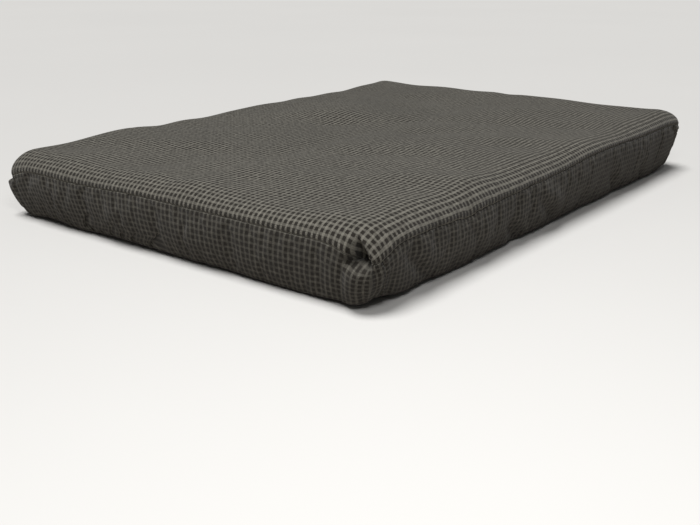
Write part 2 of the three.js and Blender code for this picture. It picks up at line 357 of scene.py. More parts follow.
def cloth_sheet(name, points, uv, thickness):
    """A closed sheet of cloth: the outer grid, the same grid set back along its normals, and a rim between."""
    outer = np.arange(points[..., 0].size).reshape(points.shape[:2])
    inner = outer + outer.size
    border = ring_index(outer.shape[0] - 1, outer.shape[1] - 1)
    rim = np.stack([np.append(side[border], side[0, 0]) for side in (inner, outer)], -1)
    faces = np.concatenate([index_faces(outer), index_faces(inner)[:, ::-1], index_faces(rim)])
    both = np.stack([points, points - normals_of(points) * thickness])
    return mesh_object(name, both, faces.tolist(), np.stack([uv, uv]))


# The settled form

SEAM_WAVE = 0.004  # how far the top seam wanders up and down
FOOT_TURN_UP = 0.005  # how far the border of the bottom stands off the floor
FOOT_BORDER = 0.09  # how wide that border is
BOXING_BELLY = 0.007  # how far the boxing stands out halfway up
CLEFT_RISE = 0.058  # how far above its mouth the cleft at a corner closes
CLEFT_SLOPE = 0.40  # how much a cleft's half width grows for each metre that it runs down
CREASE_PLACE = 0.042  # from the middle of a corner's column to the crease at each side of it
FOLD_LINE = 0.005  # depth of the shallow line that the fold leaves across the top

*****

What you should do:
Copy out all of the lines above exactly.

Solved problem:
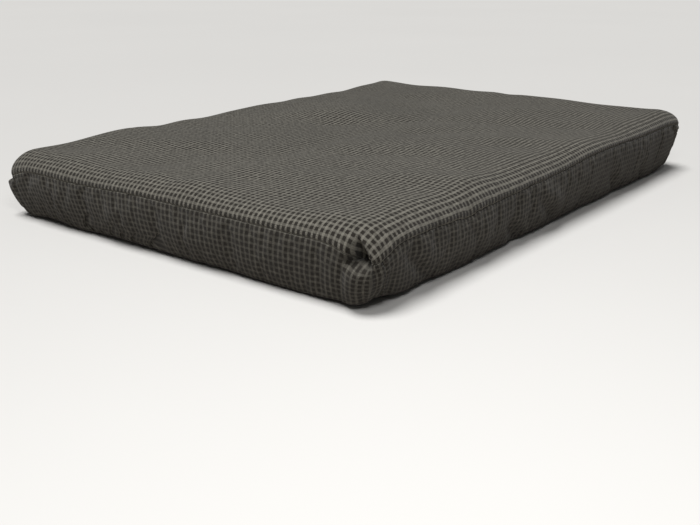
Write part 2 of the three.js and Blender code for this picture. It picks up at line 357 of scene.py. More parts follow.
def cloth_sheet(name, points, uv, thickness):
    """A closed sheet of cloth: the outer grid, the same grid set back along its normals, and a rim between."""
    outer = np.arange(points[..., 0].size).reshape(points.shape[:2])
    inner = outer + outer.size
    border = ring_index(outer.shape[0] - 1, outer.shape[1] - 1)
    rim = np.stack([np.append(side[border], side[0, 0]) for side in (inner, outer)], -1)
    faces = np.concatenate([index_faces(outer), index_faces(inner)[:, ::-1], index_faces(rim)])
    both = np.stack([points, points - normals_of(points) * thickness])
    return mesh_object(name, both, faces.tolist(), np.stack([uv, uv]))


# The settled form

SEAM_WAVE = 0.004  # how far the top seam wanders up and down
FOOT_TURN_UP = 0.005  # how far the border of the bottom stands off the floor
FOOT_BORDER = 0.09  # how wide that border is
BOXING_BELLY = 0.007  # how far the boxing stands out halfway up
CLEFT_RISE = 0.058  # how far above its mouth the cleft at a corner closes
CLEFT_SLOPE = 0.40  # how much a cleft's half width grows for each metre that it runs down
CREASE_PLACE = 0.042  # from the middle of a corner's column to the crease at each side of it
FOLD_LINE = 0.005  # depth of the shallow line that the fold leaves across the top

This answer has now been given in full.